On December 24, 2024, Indonesia’s Financial Services Authority (Otoritas Jasa Keuangan or “OJK”) issued a regulation aimed at improving the oversight and operational framework for peer-to-peer (“P2P”) lending platforms in the country (“P2P Organizers”).

This new regulation is OJK Regulation No. 40 of 2024 regarding Information Technology-Based Co-Funding Services (“OJK Reg. 40/2024”), which supersedes OJK Regulation No. 10/POJK.05/2022 dated July 4, 2022 (“OJK Reg. 10/2022”).

Among the key provisions of the new regulation are updates to foreign ownership regulations, changes in the rules for controlling shareholders and legal entity shareholders, and guidelines for the employment of foreign workers. The new regulation also addresses capital requirements, reporting obligations, and approval processes for ownership changes.

Additionally, it highlights performance level standards, expands the business activity scope for P2P Organizers, raises the maximum financing thresholds, mandates the use of Indonesian legal entities for third-party cooperation, and enforces a credit scoring obligation to ensure better risk management and transparency.

Below are the details of the provisions introduced by OJK Reg. 40/2024.

P2P Organizers – Form of Legal Entity and Foreign Ownership

OJK Reg. 40/2024 introduces the possibility of co-operations becoming P2P Organizers; previously, OJK Reg. 10/2022 only allowed limited liability companies to become P2P Organizers.

Additionally, although OJK Reg. 40/2024 does not amend the maximum foreign ownership of P2P Organizers, it does indicate a possible change in the maximum foreign ownership percentage. Pursuant to Article 3 of OJK Reg. 40/2024, implementing regulations will be issued to govern foreign ownership of P2P Organizers. However, until such implementing regulations are issued, the direct or indirect foreign ownership of P2P Organizers is set at a maximum of 85% of the P2P Organizer’s paid-in capital.

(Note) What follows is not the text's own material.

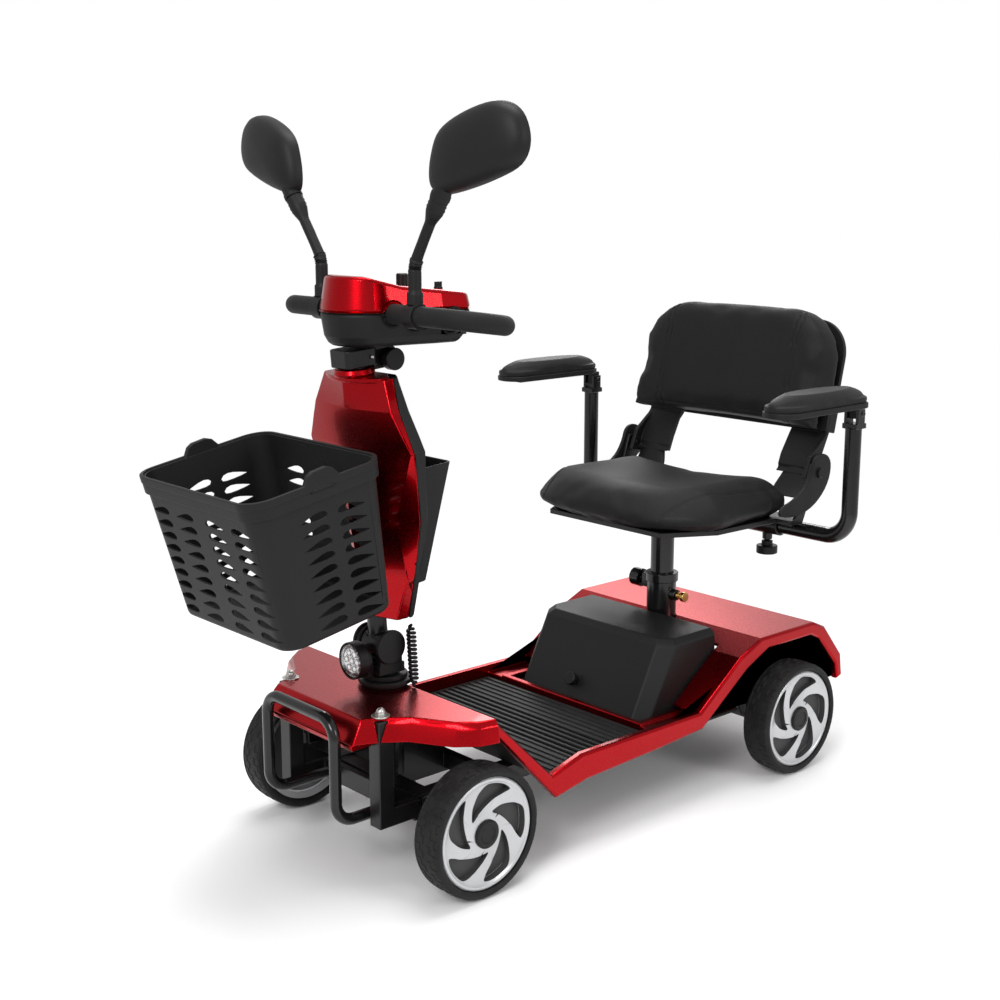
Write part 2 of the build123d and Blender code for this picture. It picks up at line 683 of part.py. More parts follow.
def seat_post():
    post = rod((0, POST_Y, 142), (0, POST_Y, 398), POST_R)
    top = rod((0, POST_Y, 372), (0, POST_Y, 385), 27)
    post += top
    for i in range(4):
        z = 272 - 25 * i
        post -= rod((10, POST_Y, z), (30, POST_Y, z), 3.4)
    return post


def seat_frame():
    plate = plan_slab(symmetric([(120, 440), (165, 520), (170, 684)]), 404, SEAT_Z)
    hub = ring((0, POST_Y, 385.4), (0, POST_Y, 404.5), 34, POST_R + FIT)
    receiver = ring((58, ARM_Y, ARM_Z), (152, ARM_Y, ARM_Z), 16.5, ARM_TUBE_R + FIT)
    nut = rod((124, ARM_Y, ARM_Z - 26), (124, ARM_Y, ARM_Z - 12), 8)
    nut -= rod((50, ARM_Y, ARM_Z), (160, ARM_Y, ARM_Z), ARM_TUBE_R + 1)
    nut -= rod((124, ARM_Y, ARM_Z - 40), (124, ARM_Y, ARM_Z), 4 + FIT)
    receiver -= rod((124, ARM_Y, ARM_Z - 40), (124, ARM_Y, ARM_Z), 4 + FIT)
    hanger = block(60, 150, 670, 696, ARM_Z + 14, SEAT_Z)
    hanger -= rod((50, ARM_Y, ARM_Z), (160, ARM_Y, ARM_Z), 16)
    ear_outline = [(660, SEAT_Z - 8), (684, SEAT_Z - 8), (700, 440), (736, HINGE_Z - 18),
                   (736, HINGE_Z + 14), (704, HINGE_Z + 14), (690, 456)]
    ear = side_slab(ear_outline, 193.5, 199.5)
    strut = block(165, 199.5, 652, 684, 404, SEAT_Z)
    pin = rod((182, HINGE_Y, HINGE_Z), (206, HINGE_Y, HINGE_Z), 6)
    lever = block(-86, -30, POST_Y - 6, POST_Y + 6, 396, 402)
    half = receiver + nut + hanger + ear + strut + pin
    return plate + hub + both_sides(half) + lever


SEAT_HALF = 196.0


def seat_cushion():
    with BuildSketch() as plan:
        with BuildLine():
            Polyline((-SEAT_HALF, 500), (-188, 690), (188, 690), (SEAT_HALF, 500))
            Spline((SEAT_HALF, 500), (146, 428), (0, 398), (-146, 428), (-SEAT_HALF, 500))
        make_face()
    pad = Pos(0, 0, SEAT_Z) * extrude(plan.sketch, 46)
    pad -= block(182, 210, 640, 700, 400, 470) + block(-210, -182, 640, 700, 400, 470)
    return pad


BACK_LEAN = 13.0


def on_back(shape):
    """Backrest frame: origin at the hinge axis, leaning back."""
    return Pos(0, HINGE_Y, HINGE_Z) * Rot(-BACK_LEAN, 0, 0) * shape


def back_frame():
    back_line = [(18, 20), (30, 70), (40, 120)]
    front_line = [(24, 64), (21, 57)]
    leg = side_slab([(-14, -14), (14, -14)] + back_line + [(30, 120)] + front_line + [(-8, 22)], 182.3, 190)
    web = side_slab([(4, -6), (14, -6)] + back_line + [(34, 120)] + front_line + [(8, 22)], 118, 186)
    leg -= rod((170, 0, 0), (210, 0, 0), 6 + FIT)
    web -= rod((100, 0, 0), (210, 0, 0), 7)
    shell = block(-184, 184, 40, 46, 66, 246)
    shell = fillet(shell.edges().filter_by(Axis.Y).group_by(Axis.Z)[-1], 60)
    bridge = block(118, 188, 22, 46, 66, 118)
    return on_back(both_sides(leg + web + bridge) + shell)


def back_cushion():
    pad = block(-190, 190, -10, 39.5, 60, 256)
    pad = fillet(pad.edges().filter_by(Axis.Y).group_by(Axis.Z)[-1], 70)
    pad -= both_sides(block(116, 192, 12, 60, 56, 121))
    return on_back(pad)


def arm_tube():
    points = [(92, ARM_Y, ARM_Z), (ARM_X, ARM_Y, ARM_Z), (ARM_X, ARM_Y, 566)]
    tube = bent_tube(points, 42, ARM_TUBE_R)
    head = block(ARM_X - 13, ARM_X + 13, ARM_Y - 12, ARM_Y + 14, 564, 572)
    cheek = block(ARM_X - 13, ARM_X - 8, ARM_Y - 8, ARM_Y + 10, 570, 594)
    cheek += block(ARM_X + 8, ARM_X + 13, ARM_Y - 8, ARM_Y + 10, 570, 594)
    pin = rod((ARM_X - 15, ARM_Y + 4, 587), (ARM_X + 15, ARM_Y + 4, 587), 4)
    return tube + head + cheek + pin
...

OJK Reg. 40/2024 contains a grandfather clause whereby P2P Organizers with a foreign ownership percentage exceeding 85% that obtained a business license from the OJK prior to the enactment of the regulation are exempted from the foreign ownership limits under the regulation as long as they do not make changes to their foreign ownership.

Controlling Shareholders and Legal Entity Shareholders

OJK Reg. 40/2024 introduces a provision that controlling shareholders that are legal entities must have been operational for a minimum of two years participating in capital investment in P2P Organizers. However, this requirement does not apply to new controlling shareholders that previously underwent a merger, amalgamation, or separation.

Further, for shareholders in the form of a legal entity, the capital participation in a P2P Organizer is set at a maximum of the shareholder’s equity. This restriction does not apply to shareholders of P2P Organizers that are financial services institutions under the auspices of the OJK.

The above matters were not previously regulated under OJK Reg. 10/2022.

Expansion of P2P Organizers’ Business Activities

As previously regulated, the primary business activities of P2P Organizers consist of the provision, management, and operation of information technology-based co-funding services.

Under Article 130(2) of OJK Reg. 40/2024, in addition to these core activities, P2P Organizers are permitted to engage in several auxiliary activities, such as: (i) as a distribution partner for government securities to support government programs (strictly limited to offering sales within the primary market and prohibited from engaging in any other forms of offering); (ii) collaborating in informative service initiatives; and (iii) undertaking other approved activities as authorized by the OJK.

P2P Organizers wishing to engage in these auxiliary activities must fulfil several specific requirements. These requirements include incorporating the plan for additional activities in their business plan, maintaining a minimum health rating of composite 2, having equity of at least of IDR 12.5 billion, and not being subject to administrative sanctions such as business activity restrictions or suspensions.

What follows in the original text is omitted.